Connecting to the National Suicide Prevention Lifeline just got easier with Saturday’s launch of the 988 dialing code. Designated by Congress in 2020, the new code works like 911 and is a critical step forward in transforming the crisis care system in America. 

AFSCME members in the behavioral health field are hopeful the new helpline number will help put more people in touch with the care they need and further reduce the stigma in seeking help. And in some cases, AFSCME members will be answering those calls.

“Studies have shown that many people make a suicide decision and within five minutes are acting on it, so every minute matters. And the 988 dialing code will get people in touch with the help they need even faster,” said AFSCME member Melanie Altaras, lead content writer at Lines for Life in Portland, Oregon. “988 is just easier to remember, easier to tell people and it helps put calling for mental health on the same level as calling 911 for physical health.” 

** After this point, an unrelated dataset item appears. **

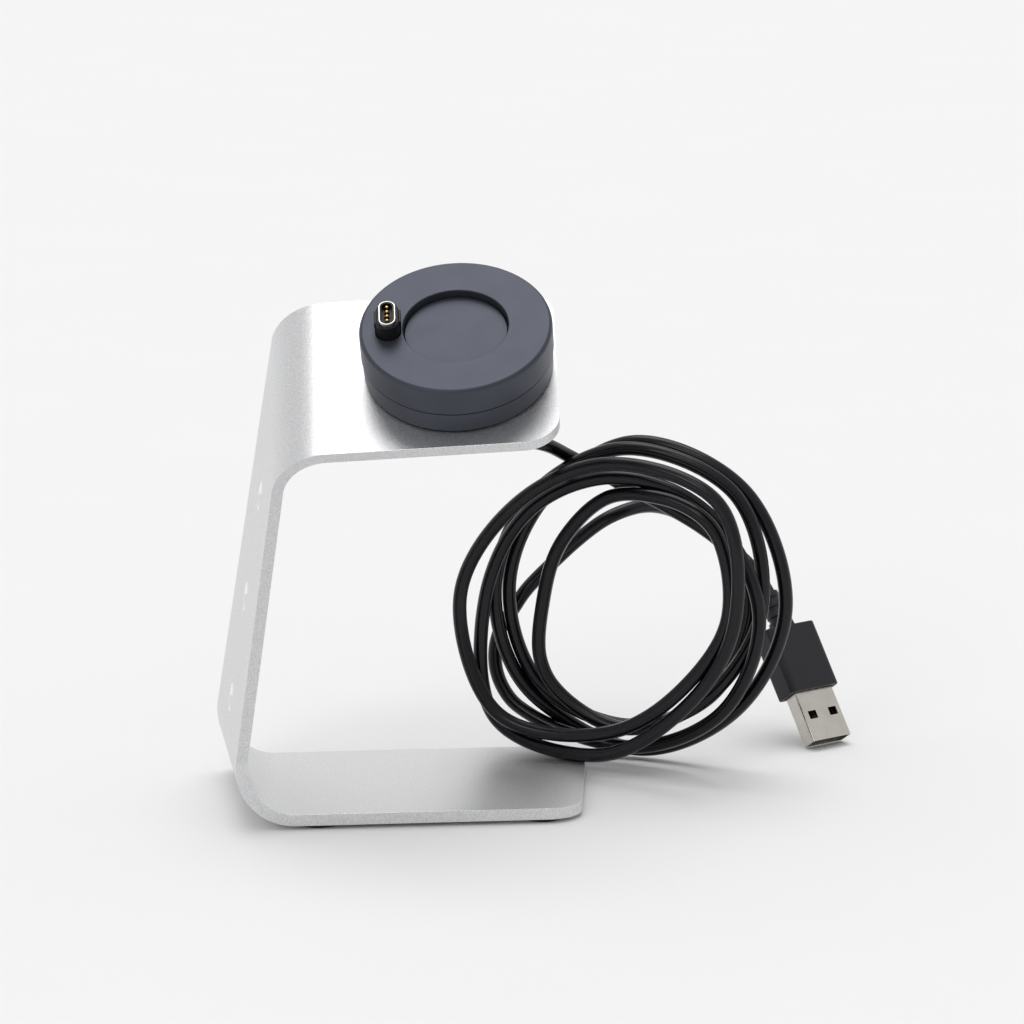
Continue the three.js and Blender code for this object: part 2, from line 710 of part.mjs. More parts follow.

The 988 helpline is meant for people experiencing mental health crises, up to and including suicidal thoughts, and those worried about loved ones who need crisis support, according to the U.S. Substance Abuse and Mental Health Services Administration (SAMHSA). The old number (1-800-273-8255) still works, but the new number is easier to remember and connects callers to an expanded suite of services. 

When someone dials 988, they will be connected with a trained crisis counselor. SAMHSA predicts the new code will help take pressure off the 911 system by redirecting mental health calls. Currently, fewer than 2% of lifeline calls require connection to emergency services. 

“We understand that this isn’t a magic wand that will make everything better, but it is an important step to getting more people the help they need in time,” AFSCME member Becca Ryan Roberts, a Lines for Life crisis intervention specialist who handles calls on the Veterans Crisis Line. “We are able to provide help in that moment, give them hope for at least another day and get them pointed in a direction that hopefully keeps them alive.”

In 2020, the U.S. had one death by suicide about every 11 minutes, and suicide is the leading cause of death for people 10 to 34 years old, according to SAMSHA’s information page on the 988 system. 

Altaras, Roberts and their co-workers at Lines for Life are bargaining their first contract after organizing their union earlier this year, so they will have a voice in the future of a rapidly changing industry. 

For Ryan Roberts, having a voice on the job is a huge victory for workers – and the people in crisis who are calling in. Ryan Roberts said unionized workers will be able to advocate for better staffing and resources and improved working conditions, all of which will allow staffers to provide exceptional care to people calling the 988 helpline. 

“We unionized not just for our quality of work but for the callers themselves because we want everyone to get the help they need when they need it,” Ryan Roberts said.